Schultz agreed. "Play dates are one of the best ways for your dog to blow off steam," she said. "Especially in adolescence, when dogs are typically at their most destructive, constructive play with other dogs can help relieve boredom and give your dog plenty of exercise."

But make sure all play is supervised. "You don't just turn three dogs loose in the yard and go have a kaffeeklatsch," Schultz said. "Dogs need supervision just like children do. The play can turn aggressive very quickly, so owners need to periodically give their pets a timeout. Call them over and spend a few minutes getting them to relax before sending them back out to play." Owners also need to take into consideration the play style of the individual dog, Schultz said. "Bulldogs and related breeds do a lot of body slamming in their play. Sight hounds like to chase each other around in big circles, and retrievers love to mouth wrestle. You need to find out what play style your dog uses and bring in those kinds of buddies."

Once owners establish a good exercise regimen for their dogs, crate training becomes more effective because a well-exercised animal is calmer, Schultz said. Crate training isn't new, but it's gaining importance every year because of its effectiveness.

"Crate training works if the dog gets some good exercise both before and after a crate session," Schultz said. "It is especially important for puppies. The dog needs to say to himself, 'I don't have play opportunities outside these confines, so I guess I'd better learn to play with these toys I have right here.' "
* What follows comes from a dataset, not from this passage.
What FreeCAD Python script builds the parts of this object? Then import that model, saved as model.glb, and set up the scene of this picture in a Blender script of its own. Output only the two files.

Canine behaviorists are learning the importance of confining spaces balanced with exercise and lots of positive feedback in training destructive dogs, Schultz said, and much of what they learn comes from watching the way people raise children effectively.

"No mother would think of leaving a toddler loose in the house while she takes a shower," Schultz said. "You confine the child to the playpen or the crib so they won't race around the house grabbing everything they can while you're out of the room. Sound familiar? Crates, like cribs, are a safety place."

But don't confine dogs to a crate for long periods or as a punishment. The crate is a time-out area, not a prison.